▸ Problem description:
Quote only the lines from the top of the listing below down to and including the line with "stalk lies, and".

# START OF Source data

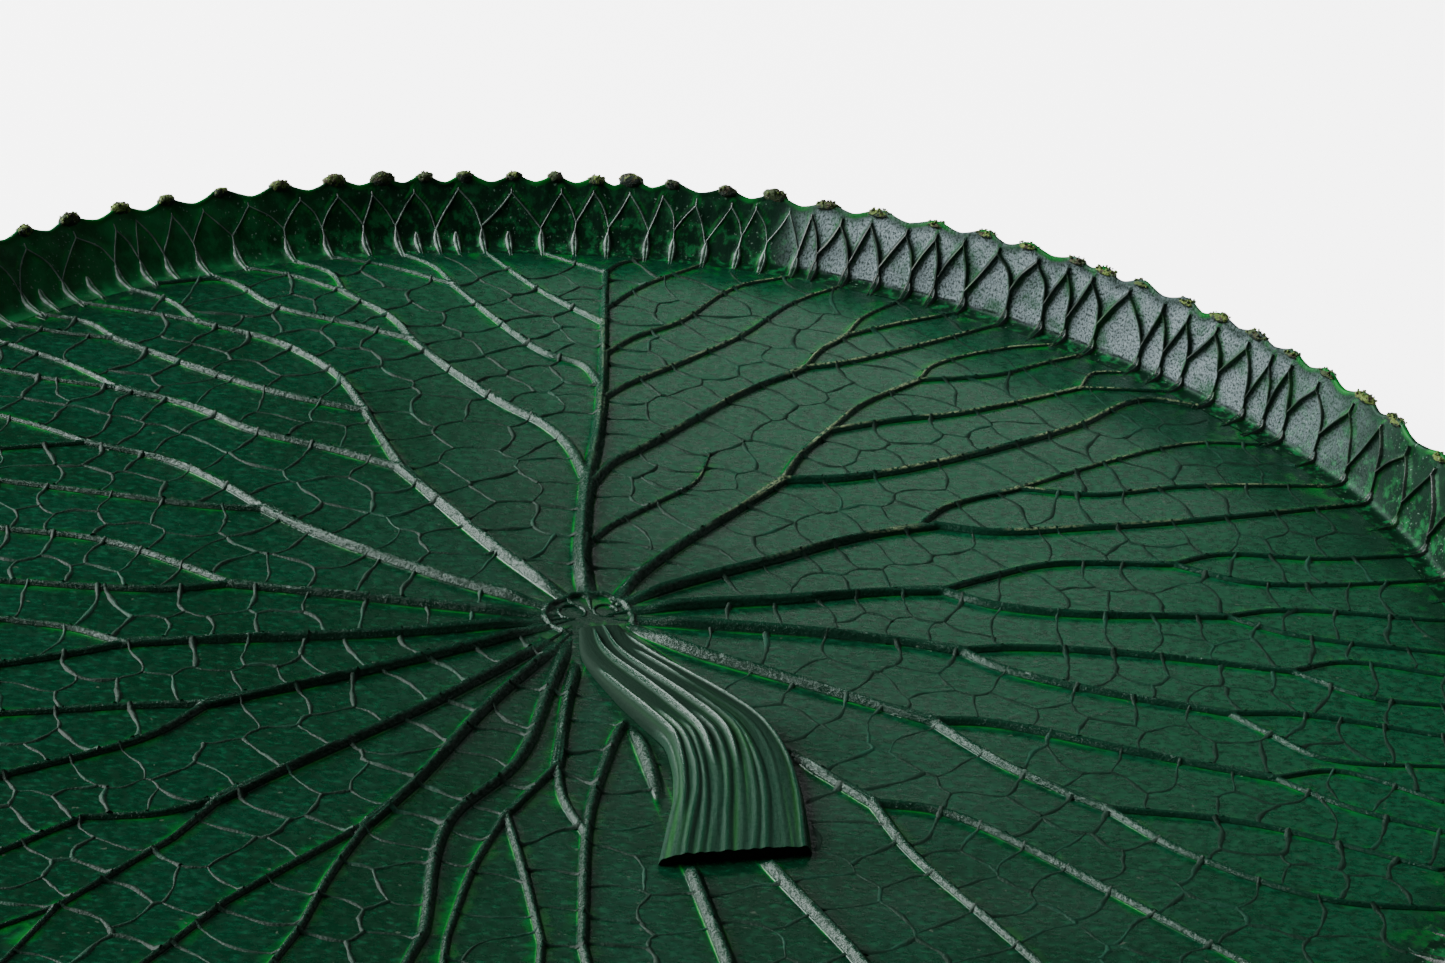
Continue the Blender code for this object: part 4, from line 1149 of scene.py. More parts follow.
@dataclass
class StalkPlan:
    """Where the stalk lies, and its sizes in percent of the floor's radius."""

    plan: LeafPlan
    route: tuple = ((158, 3), (160, 9), (153, 17), (150, 22), (148, 27.5), (150, 32.5), (153, 37.5),
                    (156.3, 43), (159, 48.4))
    widths: tuple = (4.6, 7.2, 9.4, 10.6, 11.8, 12.6, 13.4, 14.5, 15.4)
    heights: tuple = (2.6, 3.2, 3.1, 2.9, 2.6, 2.3, 2.0, 1.8, 1.6)
    skew: float = 16.0                      # degrees that the cut is turned from square to the stalk
    skew_shares: tuple = (0.48, 0.78)       # where along the stalk the turn builds up
    clearance: float = 0.4                  # the ribs stay level with the face this far beside the stalk
    ramp: float = 2.0                       # and have risen to their full height this far beside it

    def frames(self, count: int) -> tuple[Array, Array, Array, Array]:
        """Return the middle line, sideways directions, widths and heights at count places."""
        waypoints = self.plan.flat(self.route)
        fine = smooth_route(waypoints, self.plan.percent)
        lengths = lengths_along(fine)
        stations = np.linspace(0.0, lengths[-1], count)
        middle = np.column_stack([np.interp(stations, lengths, fine[:, axis]) for axis in (0, 1)])
        marks = [lengths[np.argmin(np.linalg.norm(fine - point, axis=1))] for point in waypoints]
        widths = np.interp(stations, marks, self.widths) * self.plan.percent
        heights = np.interp(stations, marks, self.heights) * self.plan.percent
        turn = math.radians(self.skew) * ease(stations / lengths[-1], *self.skew_shares)
        left = sideways_of(middle)
        ahead = np.column_stack((left[:, 1], -left[:, 0]))
        return middle, left * np.cos(turn)[:, None] - ahead * np.sin(turn)[:, None], widths, heights

    def cover(self, points: Array) -> Array:
        """Return how open the face is at each point: 0 under the stalk, rising to 1 past its ramp."""
        middle, sideways, widths, heights = self.frames(60)
        best, half, _ = Surveyor.nearest(points, Ridge(middle, widths / 2.0, heights))
        from_end, left = points - middle[-1], sideways[-1]
        beyond = from_end @ np.array((left[1], -left[0]))
        aside = np.maximum(np.abs(from_end @ left) - widths[-1] / 2.0, 0.0)
        past = np.where(beyond > 0.0, np.hypot(aside, beyond), best - half) / self.plan.percent
        return ease(past, self.clearance, self.ramp)


@dataclass
class LeafFloor:
    """The floor of the tray: its ribs in full relief, drawn with points along every rib."""

    plan: LeafPlan
    ribs: list[Ridge]
    stalk: StalkPlan
    edge_reach: float = 97.4
    columns: int = 2400
    shares: tuple = (0.0, 0.5, 0.92, 1.05, 1.25)    # lines drawn along a rib, over its half width
    spacing: float = 0.0052
    merge: float = 0.25                             # millimetres
    outline_gap: float = 0.15                       # how far ribs keep inside the outline, in percent
    jitter: float = 0.15                            # of the points between the ribs, over their spacing
    panel_gap: float = 0.008                        # this far from a rib the face is all panel, in metres
    # Where each look begins and is full: over the radius towards the bearing, in degrees, or in percent.
    # The painted lit side: the face is painted paler towards this bearing, for the light that falls there.
    painted_lit_bearing: float = 52.0
    painted_lit_start: tuple = (-0.10, 0.60)
    painted_lit_stop: tuple = (1.02, 0.72)
    # Where the ribs' crests are painted pale olive: partly dried crust, partly a painted highlight.
    dry_highlight_start: tuple = (-10.0, 15.0)
    dry_highlight_stop: tuple = (68.0, 56.0)
    dry_highlight_out: tuple = (20.0, 45.0)
    # Painted shade: the face darkens towards the wall's foot and inside the ring at the knot.
    rim_shade: tuple = (91.5, 96.5)
    ring_shade: tuple = (5.6, 4.4)
    outside_ring: tuple = (5.0, 7.0)

    def outline(self) -> Array:
        """Return the floor's edge, which the wall starts from."""
        bearings = np.arange(self.columns) * 360.0 / self.columns
        return self.plan.flat(np.column_stack((bearings, np.full(self.columns, self.edge_reach))))

    def drawing(self) -> tuple[Array, list[tuple[int, int]]]:
        """Return the flat drawing's points and edges, with the outline first."""
        outline = self.outline()
        points = [outline]
        edges = [(i, (i + 1) % len(outline)) for i in range(len(outline))]
        count = len(outline)
        limit = (self.edge_reach - self.outline_gap) * self.plan.percent
        for ridge in self.ribs:
            sideways = sideways_of(ridge.points)
            for share in self.shares:
                for side in (1.0, -1.0)[:1 if share == 0.0 else 2]:
                    line = ridge.points + sideways * (ridge.halves * share * side)[:, None]
                    keep = np.hypot(line[:, 0], line[:, 1]) < limit
                    points.append(line[keep])
                    numbers = np.where(keep, np.cumsum(keep) - 1 + count, -1)
                    edges += [(int(a), int(b)) for a, b in zip(numbers, numbers[1:]) if a >= 0 and b >= 0]
                    count += int(keep.sum())
        points.append(self.fill())
        return np.vstack(points), edges

    def fill(self) -> Array:
        """Return points spread over the whole floor on a jittered grid of triangles."""
        rng = np.random.default_rng(5)
        radius = self.edge_reach * self.plan.percent
        across = np.arange(-radius, radius, self.spacing)
        up = np.arange(-radius, radius, self.spacing * math.sqrt(0.75))
        grid_x, grid_y = np.meshgrid(across, up)
        grid_x = grid_x + (np.arange(len(up)) % 2)[:, None] * self.spacing / 2.0
        spread = np.column_stack((grid_x.ravel(), grid_y.ravel()))
        spread += rng.uniform(-self.jitter, self.jitter, spread.shape) * self.spacing
        return spread[np.hypot(spread[:, 0], spread[:, 1]) < radius - self.spacing * 0.5]

    def build(self, surveyor: Surveyor, material: Material) -> bpy.types.Object:
        """Build the floor."""
        points, edges = self.drawing()
        flat, faces = triangles_between(points, edges, [list(range(self.columns))], self.merge)
        survey = surveyor.survey(flat)
        cover = self.stalk.cover(flat)
        lift = survey.lift * cover + self.plan.swell(flat)
        return make_piece("leaf_floor", self.plan.bend_up(flat, lift), faces, material,
                          crest=survey.crest * cover, **self.looks(flat, survey))

    def looks(self, flat: Array, survey: Survey) -> dict[str, Array]:
        """Return the values that the floor's finish goes by at each point, by name."""
        turned = math.radians(self.painted_lit_bearing)
        across = (flat @ np.array((math.sin(turned), math.cos(turned)))) / self.plan.floor_radius
        reach, here = self.plan.reaches_of(flat), bearings_of(flat)
        return {"foot": survey.foot * ease(reach, *self.outside_ring),
                "panel": np.clip(survey.gap / self.panel_gap, 0.0, 1.0),
                # painted light: paler towards the far right
                "painted_lit_side": ease(across, *self.painted_lit_start) * ease(across, *self.painted_lit_stop),
                # painted shade along the wall's foot and inside the ring
                "painted_shade_margin": np.maximum(ease(reach, *self.rim_shade), ease(reach, *self.ring_shade)),
                "dry_and_highlight": ease(here, *self.dry_highlight_start) * ease(here, *self.dry_highlight_stop) * ease(reach, *self.dry_highlight_out)}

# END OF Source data

▸ Solution:
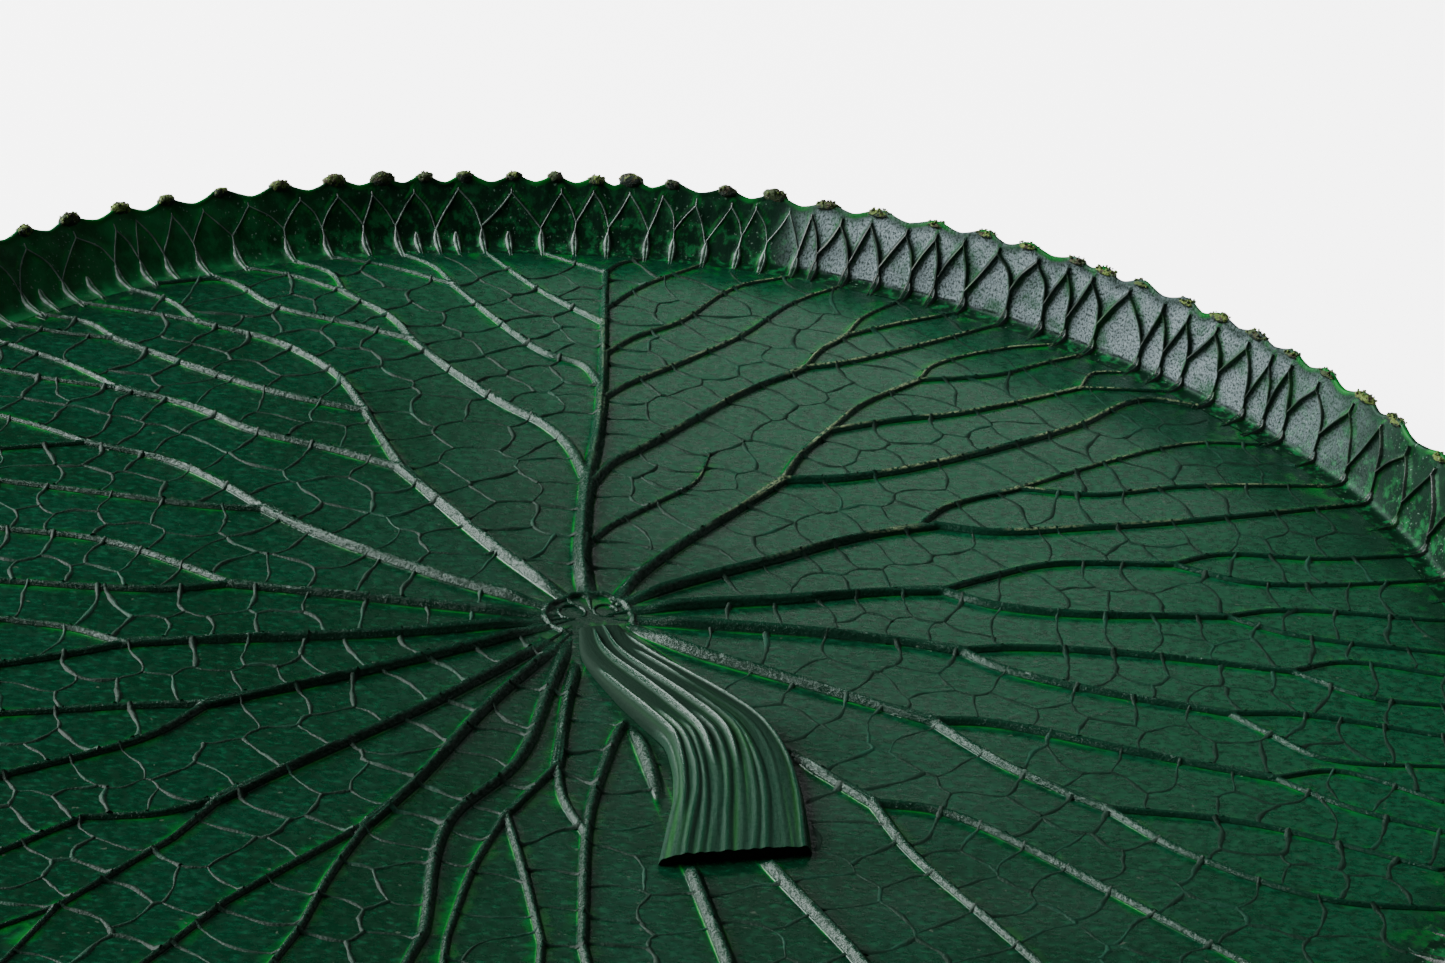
Continue the Blender code for this object: part 4, from line 1149 of scene.py. More parts follow.
@dataclass
class StalkPlan:
    """Where the stalk lies, and its sizes in percent of the floor's radius."""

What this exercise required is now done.